◆ **What the exercise asks**: Repeat all of the data precisely.

[begin Provided data]

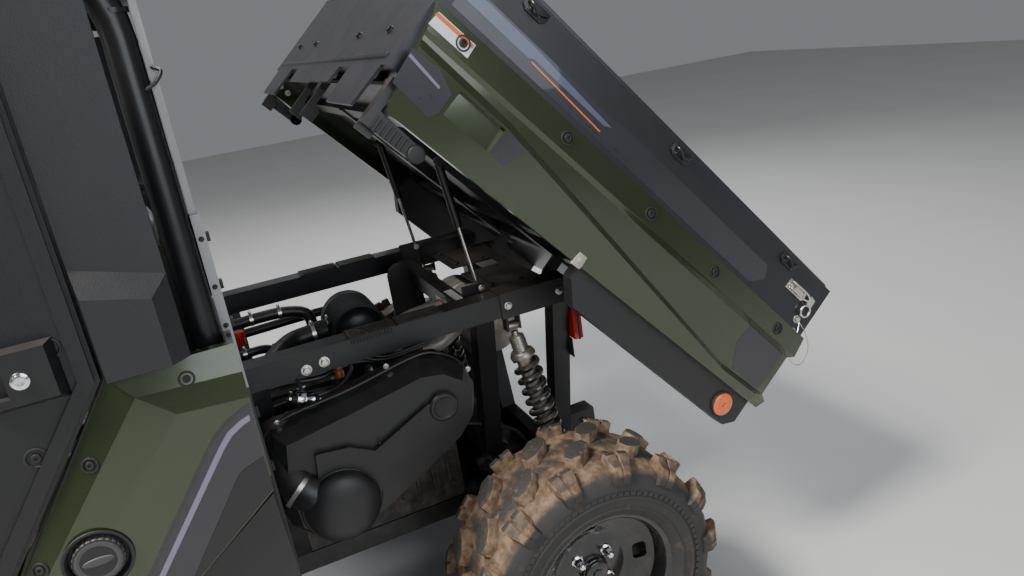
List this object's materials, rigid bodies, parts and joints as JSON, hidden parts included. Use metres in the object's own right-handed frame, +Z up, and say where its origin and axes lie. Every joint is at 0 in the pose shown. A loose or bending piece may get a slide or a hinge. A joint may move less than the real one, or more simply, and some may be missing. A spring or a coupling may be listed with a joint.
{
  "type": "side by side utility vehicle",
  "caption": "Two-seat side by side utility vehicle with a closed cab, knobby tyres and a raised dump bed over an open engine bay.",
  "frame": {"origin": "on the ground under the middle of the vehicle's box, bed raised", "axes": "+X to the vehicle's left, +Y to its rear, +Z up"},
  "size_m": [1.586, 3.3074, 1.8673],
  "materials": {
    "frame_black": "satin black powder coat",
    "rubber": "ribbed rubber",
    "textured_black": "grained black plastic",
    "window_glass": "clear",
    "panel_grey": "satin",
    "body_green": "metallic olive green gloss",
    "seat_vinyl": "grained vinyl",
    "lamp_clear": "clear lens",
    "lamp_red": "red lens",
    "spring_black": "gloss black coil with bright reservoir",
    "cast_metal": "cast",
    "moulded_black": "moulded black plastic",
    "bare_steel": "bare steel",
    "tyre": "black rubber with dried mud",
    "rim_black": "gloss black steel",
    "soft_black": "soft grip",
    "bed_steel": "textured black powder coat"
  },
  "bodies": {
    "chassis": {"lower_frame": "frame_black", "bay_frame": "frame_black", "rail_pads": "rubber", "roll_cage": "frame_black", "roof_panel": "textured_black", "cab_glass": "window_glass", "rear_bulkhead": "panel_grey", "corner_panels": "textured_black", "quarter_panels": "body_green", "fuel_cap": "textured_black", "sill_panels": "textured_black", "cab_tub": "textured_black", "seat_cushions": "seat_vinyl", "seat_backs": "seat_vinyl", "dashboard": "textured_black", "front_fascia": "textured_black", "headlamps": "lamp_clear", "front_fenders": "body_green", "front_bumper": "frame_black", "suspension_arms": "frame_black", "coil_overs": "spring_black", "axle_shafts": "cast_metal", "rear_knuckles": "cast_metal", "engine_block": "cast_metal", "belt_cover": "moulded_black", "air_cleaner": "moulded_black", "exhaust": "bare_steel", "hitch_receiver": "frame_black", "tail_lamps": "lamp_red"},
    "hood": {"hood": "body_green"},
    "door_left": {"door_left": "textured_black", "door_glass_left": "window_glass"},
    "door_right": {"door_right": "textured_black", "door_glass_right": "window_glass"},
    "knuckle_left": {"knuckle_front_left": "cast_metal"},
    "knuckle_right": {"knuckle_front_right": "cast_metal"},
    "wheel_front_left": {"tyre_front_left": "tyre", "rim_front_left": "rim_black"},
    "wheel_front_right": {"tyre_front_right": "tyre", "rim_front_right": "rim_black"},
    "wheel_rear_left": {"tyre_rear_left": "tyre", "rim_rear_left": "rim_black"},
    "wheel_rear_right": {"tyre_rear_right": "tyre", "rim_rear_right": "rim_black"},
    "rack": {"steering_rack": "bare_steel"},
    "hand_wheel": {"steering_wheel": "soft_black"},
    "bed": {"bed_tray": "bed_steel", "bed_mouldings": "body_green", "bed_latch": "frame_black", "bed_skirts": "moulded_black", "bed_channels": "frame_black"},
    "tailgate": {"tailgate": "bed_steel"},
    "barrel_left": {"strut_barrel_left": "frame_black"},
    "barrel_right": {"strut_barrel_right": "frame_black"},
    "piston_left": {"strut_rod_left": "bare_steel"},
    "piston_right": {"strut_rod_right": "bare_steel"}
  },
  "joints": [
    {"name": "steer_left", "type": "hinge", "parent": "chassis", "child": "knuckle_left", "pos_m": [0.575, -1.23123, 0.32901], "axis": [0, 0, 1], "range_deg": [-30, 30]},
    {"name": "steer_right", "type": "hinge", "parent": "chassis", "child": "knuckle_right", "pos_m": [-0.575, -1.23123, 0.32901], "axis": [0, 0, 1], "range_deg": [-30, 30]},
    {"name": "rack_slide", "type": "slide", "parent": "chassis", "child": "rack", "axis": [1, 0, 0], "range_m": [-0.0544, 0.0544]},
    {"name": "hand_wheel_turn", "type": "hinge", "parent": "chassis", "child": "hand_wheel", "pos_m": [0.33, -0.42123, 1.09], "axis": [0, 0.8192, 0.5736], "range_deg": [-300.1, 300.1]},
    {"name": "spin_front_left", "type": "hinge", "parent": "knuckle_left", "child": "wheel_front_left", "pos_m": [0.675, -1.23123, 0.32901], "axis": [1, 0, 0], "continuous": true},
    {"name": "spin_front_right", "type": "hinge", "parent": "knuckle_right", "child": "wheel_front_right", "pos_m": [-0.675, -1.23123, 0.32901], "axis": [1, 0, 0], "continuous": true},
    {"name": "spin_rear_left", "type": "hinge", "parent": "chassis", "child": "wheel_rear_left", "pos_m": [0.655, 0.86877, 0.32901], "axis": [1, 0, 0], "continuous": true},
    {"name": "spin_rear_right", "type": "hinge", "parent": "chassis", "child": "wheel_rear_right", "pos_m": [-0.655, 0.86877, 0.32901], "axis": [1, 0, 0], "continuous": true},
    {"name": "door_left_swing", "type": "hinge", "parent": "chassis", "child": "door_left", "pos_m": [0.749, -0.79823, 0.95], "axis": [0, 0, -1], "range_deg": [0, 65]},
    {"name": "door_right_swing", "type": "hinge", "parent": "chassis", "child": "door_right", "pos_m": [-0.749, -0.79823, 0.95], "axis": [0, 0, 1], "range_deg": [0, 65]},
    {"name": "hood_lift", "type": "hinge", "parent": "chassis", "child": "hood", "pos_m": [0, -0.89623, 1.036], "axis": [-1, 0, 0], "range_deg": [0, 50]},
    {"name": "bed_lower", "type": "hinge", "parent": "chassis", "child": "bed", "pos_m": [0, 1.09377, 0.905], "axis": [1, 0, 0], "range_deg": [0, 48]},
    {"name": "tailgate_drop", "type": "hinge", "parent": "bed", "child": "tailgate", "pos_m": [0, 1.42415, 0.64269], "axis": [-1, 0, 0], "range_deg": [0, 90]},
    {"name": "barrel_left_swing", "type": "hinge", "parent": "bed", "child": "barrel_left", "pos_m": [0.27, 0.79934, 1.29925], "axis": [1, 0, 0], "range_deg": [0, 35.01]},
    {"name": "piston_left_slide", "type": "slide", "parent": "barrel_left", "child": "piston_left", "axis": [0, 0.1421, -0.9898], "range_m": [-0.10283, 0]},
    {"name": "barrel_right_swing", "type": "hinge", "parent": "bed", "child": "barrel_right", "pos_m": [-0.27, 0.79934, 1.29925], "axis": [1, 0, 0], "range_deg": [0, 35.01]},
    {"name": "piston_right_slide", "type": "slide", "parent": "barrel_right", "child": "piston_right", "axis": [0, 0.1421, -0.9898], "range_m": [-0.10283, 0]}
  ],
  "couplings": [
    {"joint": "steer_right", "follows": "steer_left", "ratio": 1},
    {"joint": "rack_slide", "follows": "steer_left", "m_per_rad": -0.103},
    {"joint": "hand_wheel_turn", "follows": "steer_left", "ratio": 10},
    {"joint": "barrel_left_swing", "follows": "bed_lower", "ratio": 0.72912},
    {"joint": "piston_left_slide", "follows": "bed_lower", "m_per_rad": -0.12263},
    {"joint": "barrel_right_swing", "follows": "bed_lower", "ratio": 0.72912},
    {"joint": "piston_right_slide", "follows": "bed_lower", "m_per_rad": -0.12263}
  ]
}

[end Provided data]

◆ **Response to this exercise**:
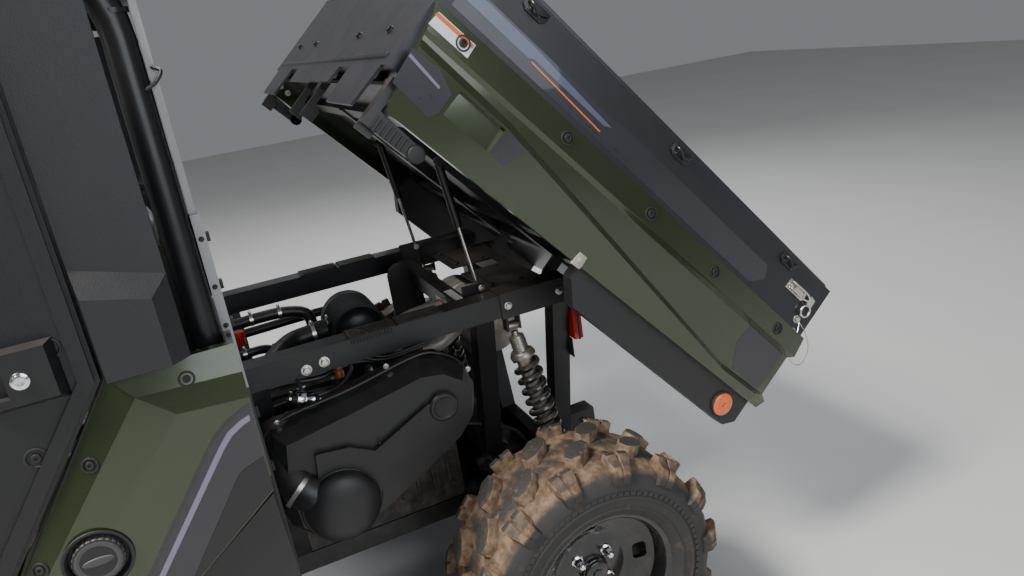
List this object's materials, rigid bodies, parts and joints as JSON, hidden parts included. Use metres in the object's own right-handed frame, +Z up, and say where its origin and axes lie. Every joint is at 0 in the pose shown. A loose or bending piece may get a slide or a hinge. A joint may move less than the real one, or more simply, and some may be missing. A spring or a coupling may be listed with a joint.
{
  "type": "side by side utility vehicle",
  "caption": "Two-seat side by side utility vehicle with a closed cab, knobby tyres and a raised dump bed over an open engine bay.",
  "frame": {"origin": "on the ground under the middle of the vehicle's box, bed raised", "axes": "+X to the vehicle's left, +Y to its rear, +Z up"},
  "size_m": [1.586, 3.3074, 1.8673],
  "materials": {
    "frame_black": "satin black powder coat",
    "rubber": "ribbed rubber",
    "textured_black": "grained black plastic",
    "window_glass": "clear",
    "panel_grey": "satin",
    "body_green": "metallic olive green gloss",
    "seat_vinyl": "grained vinyl",
    "lamp_clear": "clear lens",
    "lamp_red": "red lens",
    "spring_black": "gloss black coil with bright reservoir",
    "cast_metal": "cast",
    "moulded_black": "moulded black plastic",
    "bare_steel": "bare steel",
    "tyre": "black rubber with dried mud",
    "rim_black": "gloss black steel",
    "soft_black": "soft grip",
    "bed_steel": "textured black powder coat"
  },
  "bodies": {
    "chassis": {"lower_frame": "frame_black", "bay_frame": "frame_black", "rail_pads": "rubber", "roll_cage": "frame_black", "roof_panel": "textured_black", "cab_glass": "window_glass", "rear_bulkhead": "panel_grey", "corner_panels": "textured_black", "quarter_panels": "body_green", "fuel_cap": "textured_black", "sill_panels": "textured_black", "cab_tub": "textured_black", "seat_cushions": "seat_vinyl", "seat_backs": "seat_vinyl", "dashboard": "textured_black", "front_fascia": "textured_black", "headlamps": "lamp_clear", "front_fenders": "body_green", "front_bumper": "frame_black", "suspension_arms": "frame_black", "coil_overs": "spring_black", "axle_shafts": "cast_metal", "rear_knuckles": "cast_metal", "engine_block": "cast_metal", "belt_cover": "moulded_black", "air_cleaner": "moulded_black", "exhaust": "bare_steel", "hitch_receiver": "frame_black", "tail_lamps": "lamp_red"},
    "hood": {"hood": "body_green"},
    "door_left": {"door_left": "textured_black", "door_glass_left": "window_glass"},
    "door_right": {"door_right": "textured_black", "door_glass_right": "window_glass"},
    "knuckle_left": {"knuckle_front_left": "cast_metal"},
    "knuckle_right": {"knuckle_front_right": "cast_metal"},
    "wheel_front_left": {"tyre_front_left": "tyre", "rim_front_left": "rim_black"},
    "wheel_front_right": {"tyre_front_right": "tyre", "rim_front_right": "rim_black"},
    "wheel_rear_left": {"tyre_rear_left": "tyre", "rim_rear_left": "rim_black"},
    "wheel_rear_right": {"tyre_rear_right": "tyre", "rim_rear_right": "rim_black"},
    "rack": {"steering_rack": "bare_steel"},
    "hand_wheel": {"steering_wheel": "soft_black"},
    "bed": {"bed_tray": "bed_steel", "bed_mouldings": "body_green", "bed_latch": "frame_black", "bed_skirts": "moulded_black", "bed_channels": "frame_black"},
    "tailgate": {"tailgate": "bed_steel"},
    "barrel_left": {"strut_barrel_left": "frame_black"},
    "barrel_right": {"strut_barrel_right": "frame_black"},
    "piston_left": {"strut_rod_left": "bare_steel"},
    "piston_right": {"strut_rod_right": "bare_steel"}
  },
  "joints": [
    {"name": "steer_left", "type": "hinge", "parent": "chassis", "child": "knuckle_left", "pos_m": [0.575, -1.23123, 0.32901], "axis": [0, 0, 1], "range_deg": [-30, 30]},
    {"name": "steer_right", "type": "hinge", "parent": "chassis", "child": "knuckle_right", "pos_m": [-0.575, -1.23123, 0.32901], "axis": [0, 0, 1], "range_deg": [-30, 30]},
    {"name": "rack_slide", "type": "slide", "parent": "chassis", "child": "rack", "axis": [1, 0, 0], "range_m": [-0.0544, 0.0544]},
    {"name": "hand_wheel_turn", "type": "hinge", "parent": "chassis", "child": "hand_wheel", "pos_m": [0.33, -0.42123, 1.09], "axis": [0, 0.8192, 0.5736], "range_deg": [-300.1, 300.1]},
    {"name": "spin_front_left", "type": "hinge", "parent": "knuckle_left", "child": "wheel_front_left", "pos_m": [0.675, -1.23123, 0.32901], "axis": [1, 0, 0], "continuous": true},
    {"name": "spin_front_right", "type": "hinge", "parent": "knuckle_right", "child": "wheel_front_right", "pos_m": [-0.675, -1.23123, 0.32901], "axis": [1, 0, 0], "continuous": true},
    {"name": "spin_rear_left", "type": "hinge", "parent": "chassis", "child": "wheel_rear_left", "pos_m": [0.655, 0.86877, 0.32901], "axis": [1, 0, 0], "continuous": true},
    {"name": "spin_rear_right", "type": "hinge", "parent": "chassis", "child": "wheel_rear_right", "pos_m": [-0.655, 0.86877, 0.32901], "axis": [1, 0, 0], "continuous": true},
    {"name": "door_left_swing", "type": "hinge", "parent": "chassis", "child": "door_left", "pos_m": [0.749, -0.79823, 0.95], "axis": [0, 0, -1], "range_deg": [0, 65]},
    {"name": "door_right_swing", "type": "hinge", "parent": "chassis", "child": "door_right", "pos_m": [-0.749, -0.79823, 0.95], "axis": [0, 0, 1], "range_deg": [0, 65]},
    {"name": "hood_lift", "type": "hinge", "parent": "chassis", "child": "hood", "pos_m": [0, -0.89623, 1.036], "axis": [-1, 0, 0], "range_deg": [0, 50]},
    {"name": "bed_lower", "type": "hinge", "parent": "chassis", "child": "bed", "pos_m": [0, 1.09377, 0.905], "axis": [1, 0, 0], "range_deg": [0, 48]},
    {"name": "tailgate_drop", "type": "hinge", "parent": "bed", "child": "tailgate", "pos_m": [0, 1.42415, 0.64269], "axis": [-1, 0, 0], "range_deg": [0, 90]},
    {"name": "barrel_left_swing", "type": "hinge", "parent": "bed", "child": "barrel_left", "pos_m": [0.27, 0.79934, 1.29925], "axis": [1, 0, 0], "range_deg": [0, 35.01]},
    {"name": "piston_left_slide", "type": "slide", "parent": "barrel_left", "child": "piston_left", "axis": [0, 0.1421, -0.9898], "range_m": [-0.10283, 0]},
    {"name": "barrel_right_swing", "type": "hinge", "parent": "bed", "child": "barrel_right", "pos_m": [-0.27, 0.79934, 1.29925], "axis": [1, 0, 0], "range_deg": [0, 35.01]},
    {"name": "piston_right_slide", "type": "slide", "parent": "barrel_right", "child": "piston_right", "axis": [0, 0.1421, -0.9898], "range_m": [-0.10283, 0]}
  ],
  "couplings": [
    {"joint": "steer_right", "follows": "steer_left", "ratio": 1},
    {"joint": "rack_slide", "follows": "steer_left", "m_per_rad": -0.103},
    {"joint": "hand_wheel_turn", "follows": "steer_left", "ratio": 10},
    {"joint": "barrel_left_swing", "follows": "bed_lower", "ratio": 0.72912},
    {"joint": "piston_left_slide", "follows": "bed_lower", "m_per_rad": -0.12263},
    {"joint": "barrel_right_swing", "follows": "bed_lower", "ratio": 0.72912},
    {"joint": "piston_right_slide", "follows": "bed_lower", "m_per_rad": -0.12263}
  ]
}